In order to support a decision to withhold disclosure under the-"impairment" prong of the National Parks test, an agency must demonstrate that disclosure of the withheld information will result in a diminution of the "reliability" or "quality" of necessary future information. Critical Mass, 975 F.2d at 878. FDA argues that data submitted to the agency as part of its drug approval process "would not be submitted as freely" if the protocol is disclosed. (Hooton Decl. P 12). That argument is unsupported, even by an assertion of agency experience on the point. FDA's conclusory assertion of impairment does not sustain its burden of justifying nondisclosure.
2. Competitive Harm
In order to support withholding under the "competitive harm" prong, the party seeking to avoid disclosure must show (i) actual competition and (ii) likelihood of substantial competitive injury. National Parks, 498 F.2d at 770. No showing of competitive harm can be made if the information at issue is publicly available through other sources. CNA Fin. Corp. v. Donovan, 265 U.S. App. D.C. 248, 830 F.2d 1132, 1154 (D.C. Cir. 1987), cert. denied, 485 U.S. 977 (1988). An additional factor that may be considered is whether there is a strong public interest in release of the information. See Teich v. FDA, 751 F. Supp. 243, 253 (D.D.C. 1990)(benefit of releasing information about safety test results for a medical product "far outstrips the negligible competitive harm that defendants allege"); AT&T Info. Systems, Inc. v. GSA, 627 F. Supp. 1396, 1403 (D.D.C. 1986).
There are currently twenty manufacturers of oral diabetes therapies. Metformin is the leading branded therapy, holding 20% of the market share. (Rader Decl. P 3). Parke-Davis has recently obtained approval to market Troglitazone, a drug for non-insulin dependent diabetes mellitus, which will compete with BMS's Metformin. (Rader Decl. P 7). The existence of actual competition is well established and, in any case, undisputed.
The likelihood of "substantial competitive injury," however, cannot be measured, or even plainly identified, on this record. The BMS argument that disclosure of the protocol will allow competitors to raise "alarmist" safety concerns is too broad and too speculative to be credited. If critics of Metformin wanted to raise alarms, they could do so using information that is already publicly available.
The BMS assertions that disclosure of the protocol could lead to patient drop-out, bias in the results, and delays in the study's completions are likewise generalized and unsubstantiated, especially in the absence of any detailed presentation of which information in the protocol, if any, could threaten the success of the study.
BMS comes closer to stating a claim of competitive harm with its argument that disclosure of the protocol would provide "insight" into Metformin's pre-approval test results and BMS's future marketing strategies. Data resulting from pre-approval testing have been discussed by the FDA at open advisory committee meetings, however. BMS has not identified the data, if any, that are not already in the public domain. As to future marketing, the BMS theory that disclosure will let competitors know what will be in Metformin's package insert and the content of BMS' future physician education programs is simply unpersuasive. This record does not reveal how disclosure of the protocol, as opposed to the study results, would lead to such results, or explain why such results would be harmful to BMS.
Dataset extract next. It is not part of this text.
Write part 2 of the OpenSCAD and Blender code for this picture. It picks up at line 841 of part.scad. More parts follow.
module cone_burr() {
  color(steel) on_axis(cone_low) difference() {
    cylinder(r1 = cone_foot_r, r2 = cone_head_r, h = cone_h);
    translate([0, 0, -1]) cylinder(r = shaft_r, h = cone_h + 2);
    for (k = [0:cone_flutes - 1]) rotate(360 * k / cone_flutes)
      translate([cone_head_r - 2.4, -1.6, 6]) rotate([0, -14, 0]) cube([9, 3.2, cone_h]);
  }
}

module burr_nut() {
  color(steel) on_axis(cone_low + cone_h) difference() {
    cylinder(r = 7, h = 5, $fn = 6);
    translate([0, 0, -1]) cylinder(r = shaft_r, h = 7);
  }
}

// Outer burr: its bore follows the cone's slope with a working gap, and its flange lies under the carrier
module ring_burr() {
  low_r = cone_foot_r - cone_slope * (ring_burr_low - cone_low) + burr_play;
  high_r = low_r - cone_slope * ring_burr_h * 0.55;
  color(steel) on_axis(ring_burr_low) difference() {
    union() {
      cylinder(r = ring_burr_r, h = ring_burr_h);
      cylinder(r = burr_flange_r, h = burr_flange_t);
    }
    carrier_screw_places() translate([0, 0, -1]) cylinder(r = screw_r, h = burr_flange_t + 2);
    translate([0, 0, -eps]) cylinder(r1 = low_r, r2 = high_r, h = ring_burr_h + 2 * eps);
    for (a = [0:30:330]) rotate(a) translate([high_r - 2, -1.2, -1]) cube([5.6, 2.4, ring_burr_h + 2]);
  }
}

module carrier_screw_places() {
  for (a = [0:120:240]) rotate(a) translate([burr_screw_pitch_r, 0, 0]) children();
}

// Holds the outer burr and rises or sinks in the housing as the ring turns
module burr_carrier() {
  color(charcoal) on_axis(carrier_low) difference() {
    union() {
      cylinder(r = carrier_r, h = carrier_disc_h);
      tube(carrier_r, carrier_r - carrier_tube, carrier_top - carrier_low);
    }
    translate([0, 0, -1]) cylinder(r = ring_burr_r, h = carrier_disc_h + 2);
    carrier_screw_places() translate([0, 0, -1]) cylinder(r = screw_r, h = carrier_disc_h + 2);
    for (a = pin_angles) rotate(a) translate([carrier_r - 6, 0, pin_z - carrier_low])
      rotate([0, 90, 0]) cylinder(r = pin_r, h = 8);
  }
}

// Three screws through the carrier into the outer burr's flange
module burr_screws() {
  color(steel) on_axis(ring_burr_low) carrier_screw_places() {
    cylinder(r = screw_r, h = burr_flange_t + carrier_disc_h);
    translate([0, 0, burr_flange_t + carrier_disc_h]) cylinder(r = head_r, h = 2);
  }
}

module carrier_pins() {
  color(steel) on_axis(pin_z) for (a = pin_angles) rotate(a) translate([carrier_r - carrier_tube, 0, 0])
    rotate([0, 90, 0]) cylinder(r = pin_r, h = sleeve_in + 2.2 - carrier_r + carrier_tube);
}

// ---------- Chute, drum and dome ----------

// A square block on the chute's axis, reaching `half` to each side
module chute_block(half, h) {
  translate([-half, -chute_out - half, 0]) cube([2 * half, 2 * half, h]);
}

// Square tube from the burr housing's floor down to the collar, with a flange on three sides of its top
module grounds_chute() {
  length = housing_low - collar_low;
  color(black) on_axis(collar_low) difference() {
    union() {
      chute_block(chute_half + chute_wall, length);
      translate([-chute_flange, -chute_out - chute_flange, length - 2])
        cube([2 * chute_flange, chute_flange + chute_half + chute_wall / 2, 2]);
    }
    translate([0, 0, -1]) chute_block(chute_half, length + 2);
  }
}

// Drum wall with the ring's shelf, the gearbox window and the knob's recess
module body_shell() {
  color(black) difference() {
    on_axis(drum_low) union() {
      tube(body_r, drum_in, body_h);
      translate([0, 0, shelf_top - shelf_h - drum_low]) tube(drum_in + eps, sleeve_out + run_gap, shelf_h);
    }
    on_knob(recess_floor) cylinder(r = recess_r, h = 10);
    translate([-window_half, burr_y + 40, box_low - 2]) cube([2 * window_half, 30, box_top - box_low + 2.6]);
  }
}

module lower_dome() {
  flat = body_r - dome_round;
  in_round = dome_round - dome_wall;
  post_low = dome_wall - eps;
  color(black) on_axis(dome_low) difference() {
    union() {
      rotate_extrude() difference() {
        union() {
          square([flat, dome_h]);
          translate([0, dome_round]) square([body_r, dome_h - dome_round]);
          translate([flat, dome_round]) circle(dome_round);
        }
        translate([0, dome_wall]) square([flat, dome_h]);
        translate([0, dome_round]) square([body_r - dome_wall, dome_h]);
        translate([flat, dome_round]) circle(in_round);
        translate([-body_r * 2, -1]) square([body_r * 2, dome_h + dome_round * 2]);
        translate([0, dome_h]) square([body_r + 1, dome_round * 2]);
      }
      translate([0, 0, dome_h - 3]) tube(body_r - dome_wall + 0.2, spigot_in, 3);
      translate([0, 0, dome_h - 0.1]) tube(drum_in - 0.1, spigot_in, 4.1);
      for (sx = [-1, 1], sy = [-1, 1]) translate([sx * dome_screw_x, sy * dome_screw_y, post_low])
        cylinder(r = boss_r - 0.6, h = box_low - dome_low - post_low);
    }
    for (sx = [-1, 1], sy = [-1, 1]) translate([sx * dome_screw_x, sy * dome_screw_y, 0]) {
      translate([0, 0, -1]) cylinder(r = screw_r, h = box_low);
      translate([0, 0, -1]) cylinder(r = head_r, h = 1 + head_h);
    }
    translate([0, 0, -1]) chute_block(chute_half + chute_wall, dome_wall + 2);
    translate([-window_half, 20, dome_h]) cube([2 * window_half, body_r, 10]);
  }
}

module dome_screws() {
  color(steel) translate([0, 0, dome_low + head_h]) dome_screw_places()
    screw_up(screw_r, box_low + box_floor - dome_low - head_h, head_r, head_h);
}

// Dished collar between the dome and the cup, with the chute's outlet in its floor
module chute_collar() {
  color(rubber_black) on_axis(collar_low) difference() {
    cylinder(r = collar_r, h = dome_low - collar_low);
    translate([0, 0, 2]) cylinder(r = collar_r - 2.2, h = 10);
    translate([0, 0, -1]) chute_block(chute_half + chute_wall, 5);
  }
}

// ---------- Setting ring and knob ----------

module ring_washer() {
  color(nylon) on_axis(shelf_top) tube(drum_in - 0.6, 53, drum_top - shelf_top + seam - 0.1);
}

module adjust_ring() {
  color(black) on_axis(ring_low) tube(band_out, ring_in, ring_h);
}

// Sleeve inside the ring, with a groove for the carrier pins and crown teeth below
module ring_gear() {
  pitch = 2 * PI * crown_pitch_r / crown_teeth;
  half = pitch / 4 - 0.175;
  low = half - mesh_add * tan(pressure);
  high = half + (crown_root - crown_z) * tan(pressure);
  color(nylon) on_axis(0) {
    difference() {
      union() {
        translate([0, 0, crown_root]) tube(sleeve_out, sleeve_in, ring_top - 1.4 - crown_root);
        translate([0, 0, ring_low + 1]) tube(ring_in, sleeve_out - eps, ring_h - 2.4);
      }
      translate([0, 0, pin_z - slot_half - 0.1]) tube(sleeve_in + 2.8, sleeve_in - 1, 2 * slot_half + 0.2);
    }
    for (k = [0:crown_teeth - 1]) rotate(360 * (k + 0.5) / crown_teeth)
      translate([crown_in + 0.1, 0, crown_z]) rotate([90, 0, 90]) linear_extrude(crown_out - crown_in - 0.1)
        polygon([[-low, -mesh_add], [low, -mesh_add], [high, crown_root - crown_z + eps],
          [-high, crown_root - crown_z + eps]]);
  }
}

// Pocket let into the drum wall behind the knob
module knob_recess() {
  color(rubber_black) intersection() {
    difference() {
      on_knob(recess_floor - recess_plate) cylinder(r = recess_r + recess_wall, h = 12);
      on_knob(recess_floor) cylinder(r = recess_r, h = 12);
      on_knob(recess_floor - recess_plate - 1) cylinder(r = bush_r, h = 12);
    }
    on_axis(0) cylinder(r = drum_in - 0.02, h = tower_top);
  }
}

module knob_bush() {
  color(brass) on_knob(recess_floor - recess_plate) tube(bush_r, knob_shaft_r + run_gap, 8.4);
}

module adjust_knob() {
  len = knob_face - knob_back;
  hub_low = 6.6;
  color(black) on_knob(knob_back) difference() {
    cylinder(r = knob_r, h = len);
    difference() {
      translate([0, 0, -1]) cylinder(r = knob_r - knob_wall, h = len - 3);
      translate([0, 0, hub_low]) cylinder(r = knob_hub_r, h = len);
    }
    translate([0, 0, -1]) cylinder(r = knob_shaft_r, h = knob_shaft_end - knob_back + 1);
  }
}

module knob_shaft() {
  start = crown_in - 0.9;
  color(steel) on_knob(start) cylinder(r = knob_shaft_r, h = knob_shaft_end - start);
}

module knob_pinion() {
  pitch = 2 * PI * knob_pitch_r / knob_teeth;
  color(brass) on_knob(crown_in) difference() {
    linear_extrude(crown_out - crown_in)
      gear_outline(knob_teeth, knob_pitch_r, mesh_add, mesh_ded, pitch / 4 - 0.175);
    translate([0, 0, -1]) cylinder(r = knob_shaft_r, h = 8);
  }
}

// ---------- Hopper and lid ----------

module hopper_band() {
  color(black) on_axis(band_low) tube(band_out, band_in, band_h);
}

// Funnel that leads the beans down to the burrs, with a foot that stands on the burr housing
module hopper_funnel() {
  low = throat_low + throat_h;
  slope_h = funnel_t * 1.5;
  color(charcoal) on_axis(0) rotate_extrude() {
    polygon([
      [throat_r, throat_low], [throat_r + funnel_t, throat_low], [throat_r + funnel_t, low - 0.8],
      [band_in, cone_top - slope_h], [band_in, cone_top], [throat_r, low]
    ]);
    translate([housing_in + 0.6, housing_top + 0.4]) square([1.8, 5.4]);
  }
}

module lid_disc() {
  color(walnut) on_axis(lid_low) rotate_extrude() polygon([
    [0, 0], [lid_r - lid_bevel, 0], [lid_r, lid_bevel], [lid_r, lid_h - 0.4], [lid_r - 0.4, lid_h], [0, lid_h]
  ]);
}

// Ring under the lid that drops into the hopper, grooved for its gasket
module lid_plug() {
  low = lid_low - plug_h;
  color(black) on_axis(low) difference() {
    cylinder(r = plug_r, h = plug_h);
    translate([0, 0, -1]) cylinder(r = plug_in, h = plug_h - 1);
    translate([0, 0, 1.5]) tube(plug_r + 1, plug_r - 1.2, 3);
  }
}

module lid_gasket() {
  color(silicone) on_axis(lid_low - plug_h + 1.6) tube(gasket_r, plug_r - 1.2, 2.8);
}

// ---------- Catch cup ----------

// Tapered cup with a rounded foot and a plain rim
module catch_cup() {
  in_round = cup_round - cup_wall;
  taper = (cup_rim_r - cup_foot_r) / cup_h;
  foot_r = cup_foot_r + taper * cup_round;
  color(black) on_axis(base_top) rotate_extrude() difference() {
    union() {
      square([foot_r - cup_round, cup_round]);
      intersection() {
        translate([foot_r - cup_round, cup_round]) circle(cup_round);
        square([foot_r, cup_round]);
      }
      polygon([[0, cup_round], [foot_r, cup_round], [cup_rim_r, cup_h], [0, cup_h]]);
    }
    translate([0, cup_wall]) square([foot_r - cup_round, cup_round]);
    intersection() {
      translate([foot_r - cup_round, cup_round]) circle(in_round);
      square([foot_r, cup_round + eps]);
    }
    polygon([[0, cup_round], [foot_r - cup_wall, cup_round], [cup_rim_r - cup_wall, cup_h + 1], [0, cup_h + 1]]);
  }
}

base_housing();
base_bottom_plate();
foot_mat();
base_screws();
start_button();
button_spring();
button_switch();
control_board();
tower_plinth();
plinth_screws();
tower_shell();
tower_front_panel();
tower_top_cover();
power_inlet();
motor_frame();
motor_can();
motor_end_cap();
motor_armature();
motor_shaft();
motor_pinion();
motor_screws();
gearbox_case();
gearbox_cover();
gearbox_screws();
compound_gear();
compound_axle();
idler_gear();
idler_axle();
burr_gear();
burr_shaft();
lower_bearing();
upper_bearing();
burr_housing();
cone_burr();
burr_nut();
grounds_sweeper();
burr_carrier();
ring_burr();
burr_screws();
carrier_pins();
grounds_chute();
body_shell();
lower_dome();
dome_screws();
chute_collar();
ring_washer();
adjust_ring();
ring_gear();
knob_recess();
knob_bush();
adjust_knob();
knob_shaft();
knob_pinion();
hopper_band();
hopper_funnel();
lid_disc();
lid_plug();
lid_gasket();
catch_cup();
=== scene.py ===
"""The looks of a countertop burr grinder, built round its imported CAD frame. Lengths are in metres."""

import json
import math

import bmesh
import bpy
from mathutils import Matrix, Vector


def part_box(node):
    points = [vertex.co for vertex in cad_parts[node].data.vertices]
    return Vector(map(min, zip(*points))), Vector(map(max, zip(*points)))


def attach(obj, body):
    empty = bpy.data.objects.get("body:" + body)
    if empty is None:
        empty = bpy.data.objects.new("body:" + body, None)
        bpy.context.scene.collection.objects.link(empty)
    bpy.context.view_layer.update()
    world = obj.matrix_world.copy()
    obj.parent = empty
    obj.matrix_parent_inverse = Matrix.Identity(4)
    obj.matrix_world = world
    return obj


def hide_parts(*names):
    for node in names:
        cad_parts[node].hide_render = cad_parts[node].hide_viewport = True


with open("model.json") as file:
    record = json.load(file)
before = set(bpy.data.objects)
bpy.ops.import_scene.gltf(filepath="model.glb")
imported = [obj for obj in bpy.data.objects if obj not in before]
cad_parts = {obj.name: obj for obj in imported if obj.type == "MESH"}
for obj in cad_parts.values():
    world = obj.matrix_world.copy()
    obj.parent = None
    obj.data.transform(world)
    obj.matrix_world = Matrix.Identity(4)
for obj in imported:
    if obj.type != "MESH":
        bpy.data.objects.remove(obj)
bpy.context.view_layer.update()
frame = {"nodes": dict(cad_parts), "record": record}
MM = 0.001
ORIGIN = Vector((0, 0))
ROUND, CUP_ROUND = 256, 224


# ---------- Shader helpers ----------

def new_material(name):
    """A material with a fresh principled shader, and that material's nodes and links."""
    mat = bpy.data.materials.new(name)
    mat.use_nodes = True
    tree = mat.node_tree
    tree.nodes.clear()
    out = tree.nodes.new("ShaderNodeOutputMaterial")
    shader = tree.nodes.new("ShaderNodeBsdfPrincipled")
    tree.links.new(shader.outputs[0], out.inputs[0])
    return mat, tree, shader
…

The central argument put forth by BMS is that disclosure of the protocol would permit its competitors to "piggyback" -- to appropriate the study's design for their own uses. To support this argument, BMS has established that Metformin's protocol is the product of extensive research and manpower (Rohlf Decl. P 6), and that it was designed "according to FDA requirements and input to answer . . . the very specific safety questions of interest" (BMS Opp'n at 6). BMS also asserts the "uniqueness" of its protocol -- that it is designed to generate data about lesser-studied side-effects and involves a large patient base. But BMS does not answer the question posed by plaintiff's affidavits: What advantage would a competitor gain from the protocol for a study that is uniquely tailored to the characteristics of Metformin?
The record as it stands does not present a clear picture as to the competitive injury, if any, that would result from releasing the protocol. In the accompanying order, defendants are directed to submit a copy of the protocol for in camera review. To assist the in camera review, BMS may file, ex parte and under seal, a memorandum identifying precisely the portions of the protocol that contain confidential commercial information which is not already public. Further briefing may be requested following the court's receipt and review of those materials.
United States District Judge
Upon consideration of the parties' cross-motions for summary judgment, the opposition thereto, and the entire record, for reasons stated in the accompanying memorandum, it is this 24th day of February, 1997,
ORDERED that FDA submit a copy of the protocol in question for in camera review by March 6, 1997. And it is
FURTHER ORDERED that BMS may file an additional memorandum, ex parte and under seal, as described in the accompanying memorandum.